We aren't getting paid anyways to go back but if the customer offers cash, venmo/cash app, then i could do it.


----------



## jaxbeachrides (May 27, 2015)

Depends on what they paid, how far and how long.

I did a catering order from chipotle, 27 salads. It says "don't forget the dressing" on the delivery instructions after I get there.

After one hour of time and gas the hidden tip was only $10. I looked in the bags. No dressing. Perfect. Moving on.

If they had tipped even $20 I would have gone to the local store and bought it for them.


----------



## Seamus (Jun 21, 2018)

Most of the time I tell them to call GrubHub or DoorDash and they will send another driver with it. I know they actually won’t!

once or twice however I did based on the circumstance. The last time I did it was about a year ago I delivered a big order to a house and the little girls kids meal was missing. She started crying and I called the restaurant told them they left out an item and I went back and got it and brought it back for the little girl.


----------



## jaxbeachrides (May 27, 2015)

Only because she made you start crying too


----------



## Heisenburger (Sep 19, 2016)

My response:

Contact Uber support because you're their customer. If they send me a request to pickup that order, I might do it depending on the offer.


----------



## Alltel77 (Mar 3, 2019)

I have once and that was for a regular big tipper. Only time I ever did out of 10k. Not running back to places for free or acting as middle man for the customer service department for free.


----------



## Jcedwards3232 (Jul 7, 2018)

I don’t stick around long enough for them to go through it. I hand them their order and walk away. That’s if it isn’t a leave at door which most are now a days.


----------



## ObeyTheNumbers (7 mo ago)

Chrisskates808 said:


> My response is "We aren't allowed to under the contract but my best recommendation is contact support so you can get the refund for missing items."
> 
> We aren't getting paid anyways to go back but if the customer offers cash, venmo/cash app, then i could do it.
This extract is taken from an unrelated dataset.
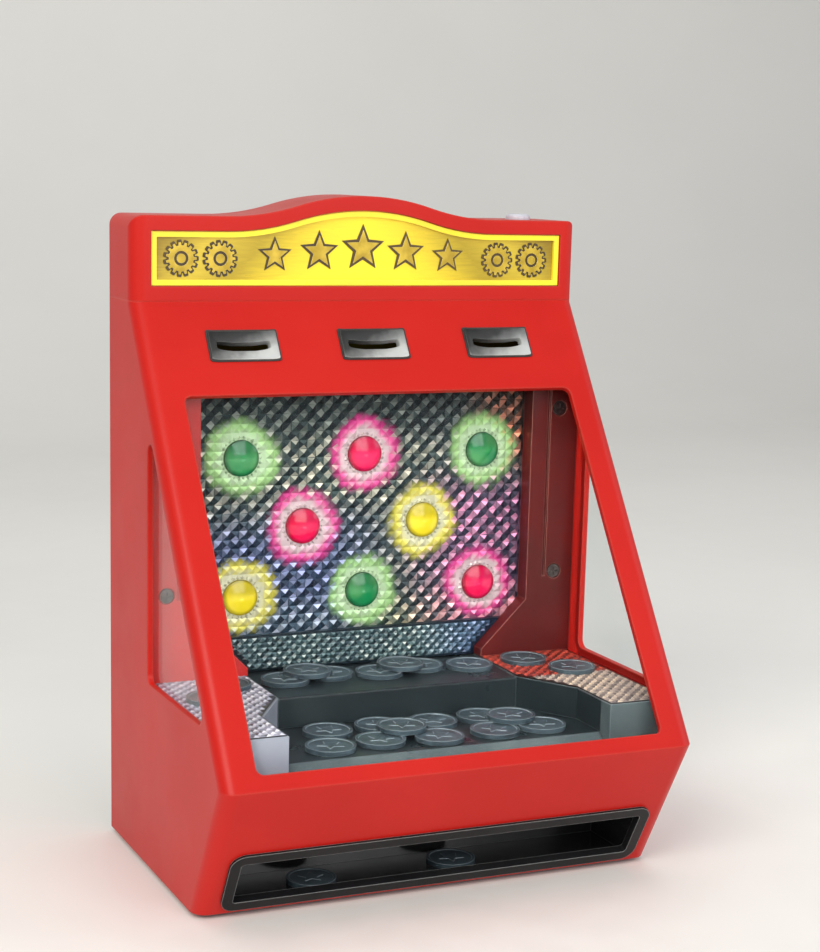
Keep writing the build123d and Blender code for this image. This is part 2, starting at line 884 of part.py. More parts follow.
def frame_screws():
    screws = []
    face_y = backboard_y - frame_depth
    for x, z in frame_screw_places():
        head = rod_y(x, z, screw_head_radius, face_y + 0.1, face_y + screw_head_height)
        head -= box((x - 2, x + 2), (face_y, face_y + 0.8), (z - 0.35, z + 0.35))
        head -= box((x - 0.35, x + 0.35), (face_y, face_y + 0.8), (z - 2, z + 2))
        shank = rod_y(x, z, screw_radius, face_y + 1, face_y + frame_depth - 2)
        screws.append(head + shank)
    return grouped(screws)


def playfield_bed():
    """Fixed floor under the shelf, with a ramp over its front edge."""
    half = inner_x - seat_gap
    front, rear = nose_y + bed_front, nose_y + bed_back
    plate = box((-half, half), (front, rear), (bed_under, bed_height))
    ramp_y = front - ramp_run
    ramp_points = [
        (ramp_y, bed_height - ramp_drop), (front, bed_height), (front + 2, bed_height),
        (front + 2, bed_under), (front, bed_under), (ramp_y, bed_under - ramp_drop),
    ]
    ramp_half = ledge_inner_x - seat_gap
    return plate + prism_x(ramp_points, -ramp_half, ramp_half)


def ledge_front_y():
    """Front face of the side ledges, just clear of the window pane."""
    return slope_y(ledge_height, wall + pane) + 0.8


def ledge_face(inset=0.0):
    """Plan outline of the right side ledge, with its wing beside the shelf."""
    outer = inner_x - seat_gap - inset
    rear = backboard_y - seat_gap - inset
    wing_x = shelf_half_width + slide_gap + inset
    return polygon([
        (ledge_inner_x + inset, ledge_front_y() + inset),
        (ledge_inner_x + inset, nose_y + wing_front + inset),
        (wing_x, shelf_y + inset),
        (wing_x, rear),
        (outer, rear),
        (outer, ledge_front_y() + inset),
    ])


def side_ledge_right():
    """Raised side floor, hooked over the front edge of the bed."""
    ledge = prism_z(ledge_face(), bed_height, ledge_height - foil)
    hook = box(
        (ledge_inner_x, inner_x - seat_gap),
        (ledge_front_y(), nose_y + bed_front - seat_gap),
        (bed_height - ramp_drop, bed_height + 1),
    )
    return ledge + hook


def ledge_foils():
    right = prism_z(ledge_face(0.6), ledge_height - foil, ledge_height)
    return grouped([right, mirrored(right)])


def pusher_shelf():
    """Sliding shelf, hollow underneath, that runs on the bed."""
    half = shelf_half_width
    low = bed_height + slide_gap
    shelf = box((-half, half), (shelf_y, shelf_rear), (low, shelf_height))
    nose_edge = [
        edge for edge in shelf.edges()
        if abs(edge.center().Y - shelf_y) < 0.01 and abs(edge.center().Z - shelf_height) < 0.01
    ]
    shelf = fillet(nose_edge, 0.8)
    shelf -= box(
        (-half + shelf_wall, half - shelf_wall),
        (shelf_y + shelf_wall, shelf_rear - shelf_wall),
        (low - 1, shelf_height - shelf_wall),
    )
    return shelf


def pusher_yoke():
    """Slotted plate behind the shelf that the crank pin moves."""
    slot_half = crank_pin_radius + yoke_play
    rear = pin_rest_y + slot_half + yoke_web
    high = yoke_low + yoke_thickness
    yoke = box((-yoke_half_width, yoke_half_width), (shelf_rear, rear), (yoke_low, high))
    slot_length = crank_radius + crank_pin_radius + 1.4
    return yoke - box(
        (-slot_length, slot_length),
        (pin_rest_y - slot_half, pin_rest_y + slot_half),
        (yoke_low - 1, high + 1),
    )


# --------------------------------------------------------------------- mechanism
def gear_face(teeth, phase):
    """Straight-sided gear outline with a little backlash."""
    pitch_radius = gear_module * teeth / 2
    half = (pi * gear_module / 2 - gear_backlash) / 2
    tip_radius = pitch_radius + tooth_tip * gear_module
    root_radius = pitch_radius - tooth_root * gear_module
    tip_half = (half - tooth_tip * gear_module * 0.4) / tip_radius
    root_half = (half + tooth_root * gear_module * 0.28) / root_radius
    return toothed_outline(teeth, root_radius, tip_radius, root_half, tip_half, phase)


def crank_gear():
    """Gear on the fixed axle, with the pin that drives the yoke."""
    gear_top = gear_low + gear_thickness
    gear = prism_z(gear_face(crank_teeth, 0), gear_low, gear_top)
    pin_top = yoke_low + yoke_thickness + 0.6
    gear += rod_z(0, -crank_radius, crank_pin_radius, gear_top - 0.5, pin_top)
    gear -= rod_z(0, 0, axle_radius + pin_gap, gear_low - 1, gear_top + 1)
    return Pos(0, crank_y, 0) * gear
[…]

Depends upon the item and I would make sure there was some sort of cross checking to ensure that the customer contacted the location etc. That things were in the up and up.

If it's a pricy item or a wallet or something illegal could be inside etc. I'll take them back and forth. Too risky. Might be a set up.


----------



## Uberdriver2710 (Jul 15, 2015)

My job is to deliver the package. The package could be full of garbage.


----------



## Uber's Guber (Oct 22, 2017)

Chrisskates808 said:


> If you were asked by a customer if you can go back to the restaurant to retrieve a missing item, what would your response be?


----------



## Mad_Jack_Flint (Nov 19, 2020)

Tell them to call customer support…


----------



## Uberdriver2710 (Jul 15, 2015)

Mad_Jack_Flint said:


> Tell them to call customer support…


----------



## Uberdriver2710 (Jul 15, 2015)

Uber's Guber said:


>


...and like it


----------



## ANThonyBoreDaneCook (Oct 7, 2019)

There's a Japanese restaurant near me that I will say does provide a lot of well paying orders BUT they have a sign at the counter that reads:

"We do our best to make sure all of the items are included in an order but you can take the time to double check as well"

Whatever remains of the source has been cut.